When you create a LookupTable, you can specify two sizes that control how the internal hash table is organized: the number of "buckets," and the initial capacity. These parameters affect performance in several ways.

First, the larger the bucket count and initial capacity, the more memory the hash table consumes. It's best to choose sizes that aren't wildly greater than the actual needs of the table, to avoid wasting memory.

Second, it's generally faster to look up a value in a table when the table has more hash buckets. This trend continues up to the point where the number of buckets is about equal to the number of entries in the table; beyond that, there's usually no benefit to adding more buckets. If you have a rough idea of the number of elements the table will ultimately have, you can use this to pick a bucket count when creating the table. It's not important to figure the number exactly; if there are only half as many hash buckets as entries, you'll still get pretty close to ideal performance. And keep in mind that you need to balance this against the memory usage of more buckets.

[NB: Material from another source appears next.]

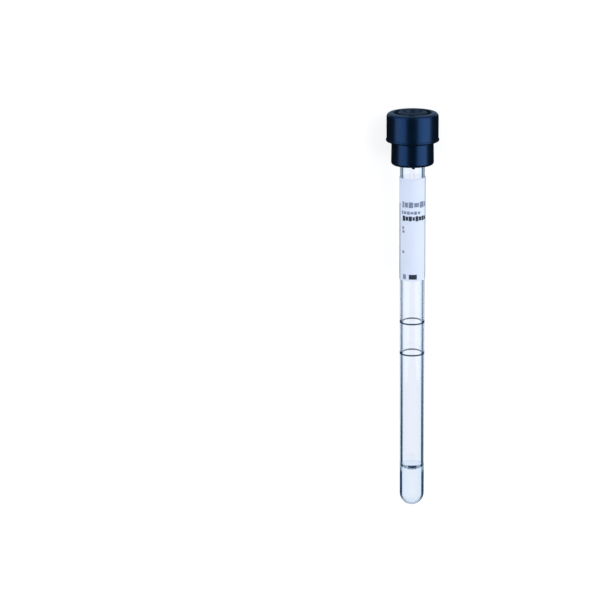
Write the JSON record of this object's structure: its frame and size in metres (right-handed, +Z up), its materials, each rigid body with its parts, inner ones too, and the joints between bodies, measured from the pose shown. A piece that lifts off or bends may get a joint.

Third, it's be faster to add new values to the table if the table doesn't have to be reallocated too frequently. The system must allocate new memory for the table every time you exceed its current capacity. The table starts with the initial capacity you specify when you create it, and it automatically expands as needed when you add new values. Each expansion operation takes a little extra time. If you know roughly the number of values you'll ultimately be adding to the table, you should ideally make the initial capacity large enough to hold all of them, since that will make it unnecessary to add more memory later.

For the most part, you shouldn't spend a lot of time worrying about any of this. The LookupTable object manages its memory and internal structure automatically, and it will work fine if you always use the defaults. The only time you're likely to notice any difference at all by tweaking the creation parameters is for large tables (with hundreds or thousands of elements) that you use frequently.